** Start of SUPPLIED MATERIAL **

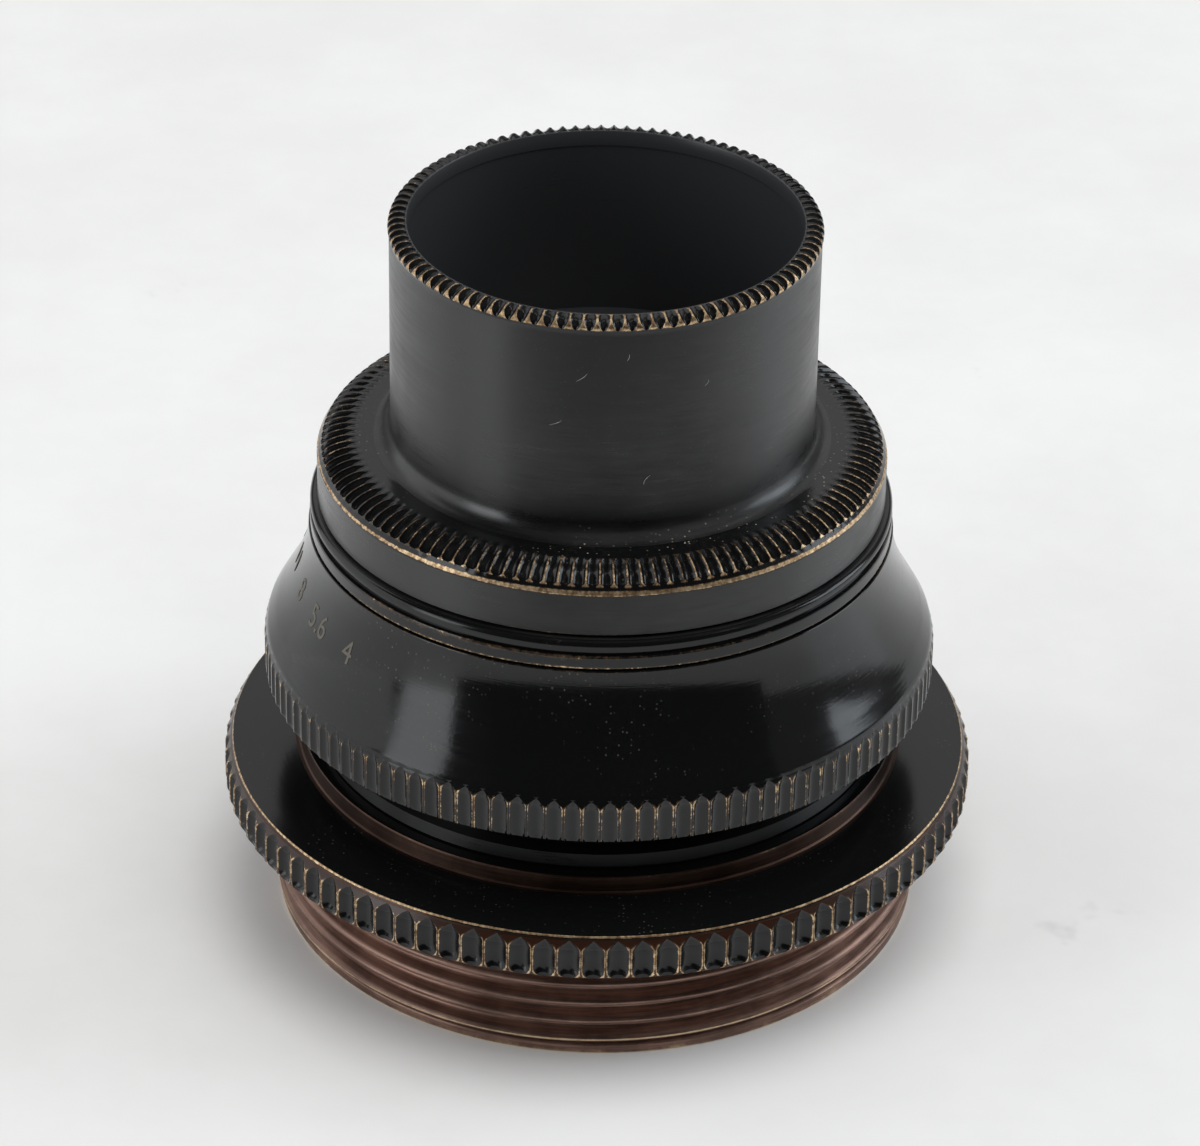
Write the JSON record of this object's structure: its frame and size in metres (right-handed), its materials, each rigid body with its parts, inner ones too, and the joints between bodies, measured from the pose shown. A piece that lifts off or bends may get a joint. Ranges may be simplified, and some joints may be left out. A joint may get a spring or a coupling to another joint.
{
  "type": "brass portrait lens",
  "caption": "Small black-lacquered brass portrait lens: knurled hood and front cell, iris control ring, bladed iris, rear cell, threaded mount flange.",
  "frame": {"origin": "centre of the bottom face of the male mounting thread, on the optical axis", "axes": "+Z along the optical axis from the rear thread towards the hood; the drive pin lies near +Y"},
  "size_m": [0.0366, 0.0366, 0.0364],
  "materials": {
    "black_lacquer": "gloss black lacquer over brass, worn to bright brass on edges and knurl crests",
    "bronzed_brass": "brown bronzed brass thread and flange, black on the flange's top and knurl, worn bright on edges",
    "blackened_brass": "matt chemically blackened brass",
    "raw_brass": "turned brass, dulled with age",
    "steel": "plain turned steel",
    "blade_steel": "blued black spring steel sheet, matt",
    "crown_glass": "polished uncoated crown glass",
    "flint_glass": "polished uncoated flint glass"
  },
  "bodies": {
    "mount": {"mount_flange": "bronzed_brass", "barrel": "black_lacquer", "iris_lock_ring": "blackened_brass", "hood_cell": "black_lacquer", "front_crown": "crown_glass", "front_flint": "flint_glass", "front_retainer": "blackened_brass", "rear_cell": "raw_brass", "rear_flint": "flint_glass", "rear_spacer": "blackened_brass", "rear_crown": "crown_glass", "rear_retainer": "blackened_brass", "drive_ring_keeper": "steel", "iris_seat_ring": "blackened_brass", "seat_screw_1": "steel", "seat_screw_2": "steel", "seat_screw_3": "steel"},
    "iris_control": {"iris_control_ring": "black_lacquer", "iris_drive_ring": "blackened_brass", "iris_drive_pin": "steel"},
    "blade_01": {"iris_blade_01": "blade_steel"},
    "blade_02": {"iris_blade_02": "blade_steel"},
    "blade_03": {"iris_blade_03": "blade_steel"},
    "blade_04": {"iris_blade_04": "blade_steel"},
    "blade_05": {"iris_blade_05": "blade_steel"},
    "blade_06": {"iris_blade_06": "blade_steel"},
    "blade_07": {"iris_blade_07": "blade_steel"},
    "blade_08": {"iris_blade_08": "blade_steel"},
    "blade_09": {"iris_blade_09": "blade_steel"},
    "blade_10": {"iris_blade_10": "blade_steel"}
  },
  "joints": [
    {"name": "iris_turn", "type": "hinge", "parent": "mount", "child": "iris_control", "pos_m": [0, 0, 0.015], "axis": [0, 0, 1], "range_deg": [0, 64]},
    {"name": "blade_01_swing", "type": "hinge", "parent": "mount", "child": "blade_01", "pos_m": [0.0109, 0, 0.0165], "axis": [0, 0, 1], "range_deg": [0, 32]},
    {"name": "blade_02_swing", "type": "hinge", "parent": "mount", "child": "blade_02", "pos_m": [0.00882, 0.00641, 0.0165], "axis": [0, 0, 1], "range_deg": [0, 32]},
    {"name": "blade_03_swing", "type": "hinge", "parent": "mount", "child": "blade_03", "pos_m": [0.00337, 0.01037, 0.0165], "axis": [0, 0, 1], "range_deg": [0, 32]},
    {"name": "blade_04_swing", "type": "hinge", "parent": "mount", "child": "blade_04", "pos_m": [-0.00337, 0.01037, 0.0165], "axis": [0, 0, 1], "range_deg": [0, 32]},
    {"name": "blade_05_swing", "type": "hinge", "parent": "mount", "child": "blade_05", "pos_m": [-0.00882, 0.00641, 0.0165], "axis": [0, 0, 1], "range_deg": [0, 32]},
    {"name": "blade_06_swing", "type": "hinge", "parent": "mount", "child": "blade_06", "pos_m": [-0.0109, 0, 0.0165], "axis": [0, 0, 1], "range_deg": [0, 32]},
    {"name": "blade_07_swing", "type": "hinge", "parent": "mount", "child": "blade_07", "pos_m": [-0.00882, -0.00641, 0.0165], "axis": [0, 0, 1], "range_deg": [0, 32]},
    {"name": "blade_08_swing", "type": "hinge", "parent": "mount", "child": "blade_08", "pos_m": [-0.00337, -0.01037, 0.0165], "axis": [0, 0, 1], "range_deg": [0, 32]},
    {"name": "blade_09_swing", "type": "hinge", "parent": "mount", "child": "blade_09", "pos_m": [0.00337, -0.01037, 0.0165], "axis": [0, 0, 1], "range_deg": [0, 32]},
    {"name": "blade_10_swing", "type": "hinge", "parent": "mount", "child": "blade_10", "pos_m": [0.00882, -0.00641, 0.0165], "axis": [0, 0, 1], "range_deg": [0, 32]}
  ],
  "couplings": [
    {"joint": "blade_01_swing", "follows": "iris_turn", "ratio": 0.5},
    {"joint": "blade_02_swing", "follows": "iris_turn", "ratio": 0.5},
    {"joint": "blade_03_swing", "follows": "iris_turn", "ratio": 0.5},
    {"joint": "blade_04_swing", "follows": "iris_turn", "ratio": 0.5},
    {"joint": "blade_05_swing", "follows": "iris_turn", "ratio": 0.5},
    {"joint": "blade_06_swing", "follows": "iris_turn", "ratio": 0.5},
    {"joint": "blade_07_swing", "follows": "iris_turn", "ratio": 0.5},
    {"joint": "blade_08_swing", "follows": "iris_turn", "ratio": 0.5},
    {"joint": "blade_09_swing", "follows": "iris_turn", "ratio": 0.5},
    {"joint": "blade_10_swing", "follows": "iris_turn", "ratio": 0.5}
  ]
}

** End of SUPPLIED MATERIAL **

## TASK TO CARRY OUT
Copy all of the data exactly.

## ANSWER BELOW
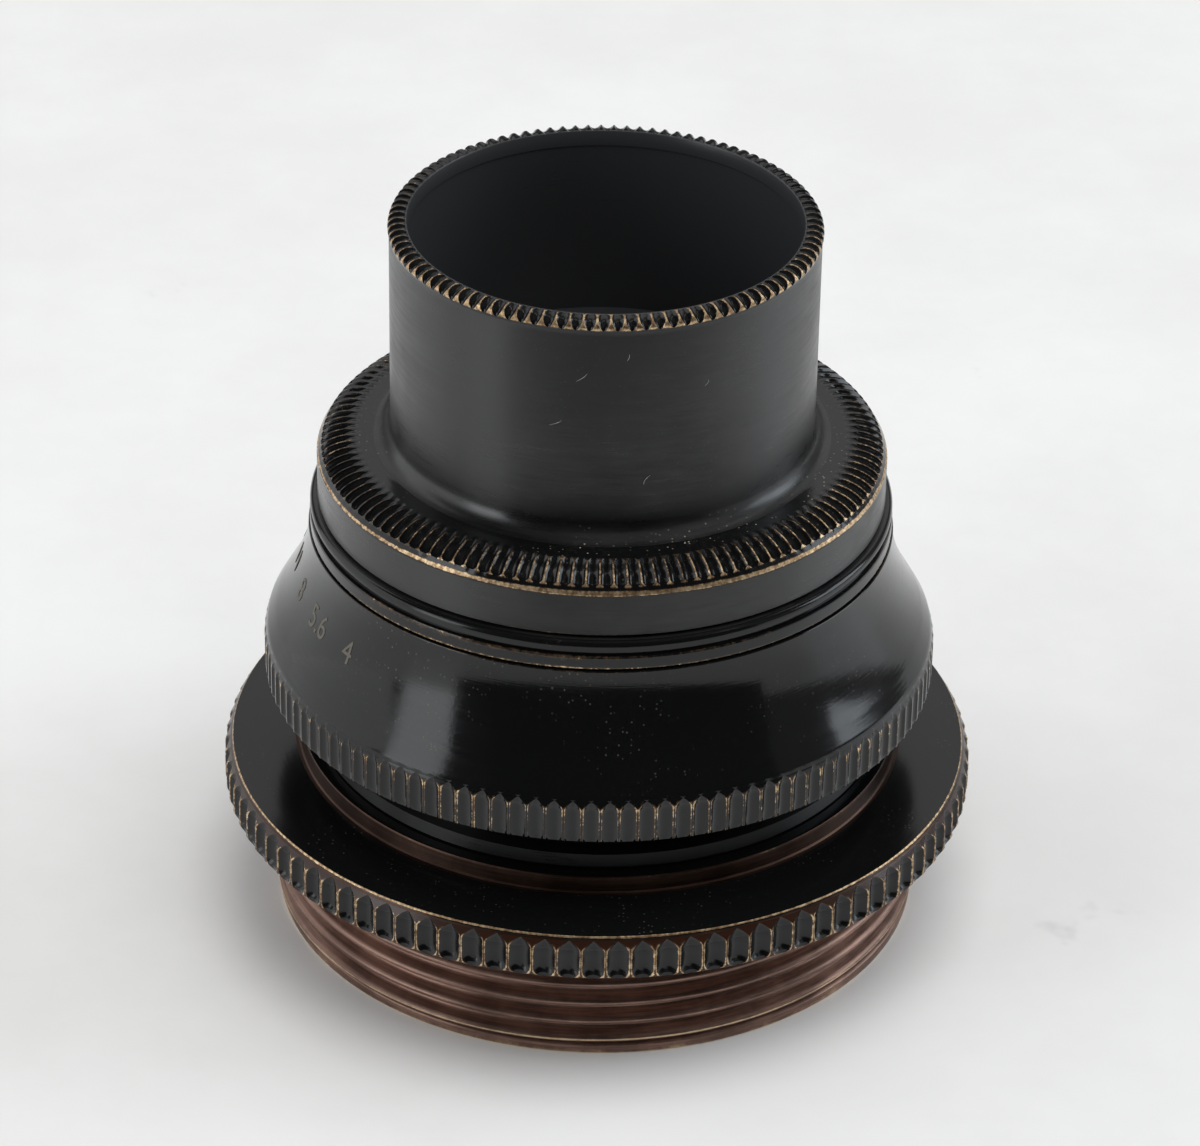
Write the JSON record of this object's structure: its frame and size in metres (right-handed), its materials, each rigid body with its parts, inner ones too, and the joints between bodies, measured from the pose shown. A piece that lifts off or bends may get a joint. Ranges may be simplified, and some joints may be left out. A joint may get a spring or a coupling to another joint.
{
  "type": "brass portrait lens",
  "caption": "Small black-lacquered brass portrait lens: knurled hood and front cell, iris control ring, bladed iris, rear cell, threaded mount flange.",
  "frame": {"origin": "centre of the bottom face of the male mounting thread, on the optical axis", "axes": "+Z along the optical axis from the rear thread towards the hood; the drive pin lies near +Y"},
  "size_m": [0.0366, 0.0366, 0.0364],
  "materials": {
    "black_lacquer": "gloss black lacquer over brass, worn to bright brass on edges and knurl crests",
    "bronzed_brass": "brown bronzed brass thread and flange, black on the flange's top and knurl, worn bright on edges",
    "blackened_brass": "matt chemically blackened brass",
    "raw_brass": "turned brass, dulled with age",
    "steel": "plain turned steel",
    "blade_steel": "blued black spring steel sheet, matt",
    "crown_glass": "polished uncoated crown glass",
    "flint_glass": "polished uncoated flint glass"
  },
  "bodies": {
    "mount": {"mount_flange": "bronzed_brass", "barrel": "black_lacquer", "iris_lock_ring": "blackened_brass", "hood_cell": "black_lacquer", "front_crown": "crown_glass", "front_flint": "flint_glass", "front_retainer": "blackened_brass", "rear_cell": "raw_brass", "rear_flint": "flint_glass", "rear_spacer": "blackened_brass", "rear_crown": "crown_glass", "rear_retainer": "blackened_brass", "drive_ring_keeper": "steel", "iris_seat_ring": "blackened_brass", "seat_screw_1": "steel", "seat_screw_2": "steel", "seat_screw_3": "steel"},
    "iris_control": {"iris_control_ring": "black_lacquer", "iris_drive_ring": "blackened_brass", "iris_drive_pin": "steel"},
    "blade_01": {"iris_blade_01": "blade_steel"},
    "blade_02": {"iris_blade_02": "blade_steel"},
    "blade_03": {"iris_blade_03": "blade_steel"},
    "blade_04": {"iris_blade_04": "blade_steel"},
    "blade_05": {"iris_blade_05": "blade_steel"},
    "blade_06": {"iris_blade_06": "blade_steel"},
    "blade_07": {"iris_blade_07": "blade_steel"},
    "blade_08": {"iris_blade_08": "blade_steel"},
    "blade_09": {"iris_blade_09": "blade_steel"},
    "blade_10": {"iris_blade_10": "blade_steel"}
  },
  "joints": [
    {"name": "iris_turn", "type": "hinge", "parent": "mount", "child": "iris_control", "pos_m": [0, 0, 0.015], "axis": [0, 0, 1], "range_deg": [0, 64]},
    {"name": "blade_01_swing", "type": "hinge", "parent": "mount", "child": "blade_01", "pos_m": [0.0109, 0, 0.0165], "axis": [0, 0, 1], "range_deg": [0, 32]},
    {"name": "blade_02_swing", "type": "hinge", "parent": "mount", "child": "blade_02", "pos_m": [0.00882, 0.00641, 0.0165], "axis": [0, 0, 1], "range_deg": [0, 32]},
    {"name": "blade_03_swing", "type": "hinge", "parent": "mount", "child": "blade_03", "pos_m": [0.00337, 0.01037, 0.0165], "axis": [0, 0, 1], "range_deg": [0, 32]},
    {"name": "blade_04_swing", "type": "hinge", "parent": "mount", "child": "blade_04", "pos_m": [-0.00337, 0.01037, 0.0165], "axis": [0, 0, 1], "range_deg": [0, 32]},
    {"name": "blade_05_swing", "type": "hinge", "parent": "mount", "child": "blade_05", "pos_m": [-0.00882, 0.00641, 0.0165], "axis": [0, 0, 1], "range_deg": [0, 32]},
    {"name": "blade_06_swing", "type": "hinge", "parent": "mount", "child": "blade_06", "pos_m": [-0.0109, 0, 0.0165], "axis": [0, 0, 1], "range_deg": [0, 32]},
    {"name": "blade_07_swing", "type": "hinge", "parent": "mount", "child": "blade_07", "pos_m": [-0.00882, -0.00641, 0.0165], "axis": [0, 0, 1], "range_deg": [0, 32]},
    {"name": "blade_08_swing", "type": "hinge", "parent": "mount", "child": "blade_08", "pos_m": [-0.00337, -0.01037, 0.0165], "axis": [0, 0, 1], "range_deg": [0, 32]},
    {"name": "blade_09_swing", "type": "hinge", "parent": "mount", "child": "blade_09", "pos_m": [0.00337, -0.01037, 0.0165], "axis": [0, 0, 1], "range_deg": [0, 32]},
    {"name": "blade_10_swing", "type": "hinge", "parent": "mount", "child": "blade_10", "pos_m": [0.00882, -0.00641, 0.0165], "axis": [0, 0, 1], "range_deg": [0, 32]}
  ],
  "couplings": [
    {"joint": "blade_01_swing", "follows": "iris_turn", "ratio": 0.5},
    {"joint": "blade_02_swing", "follows": "iris_turn", "ratio": 0.5},
    {"joint": "blade_03_swing", "follows": "iris_turn", "ratio": 0.5},
    {"joint": "blade_04_swing", "follows": "iris_turn", "ratio": 0.5},
    {"joint": "blade_05_swing", "follows": "iris_turn", "ratio": 0.5},
    {"joint": "blade_06_swing", "follows": "iris_turn", "ratio": 0.5},
    {"joint": "blade_07_swing", "follows": "iris_turn", "ratio": 0.5},
    {"joint": "blade_08_swing", "follows": "iris_turn", "ratio": 0.5},
    {"joint": "blade_09_swing", "follows": "iris_turn", "ratio": 0.5},
    {"joint": "blade_10_swing", "follows": "iris_turn", "ratio": 0.5}
  ]
}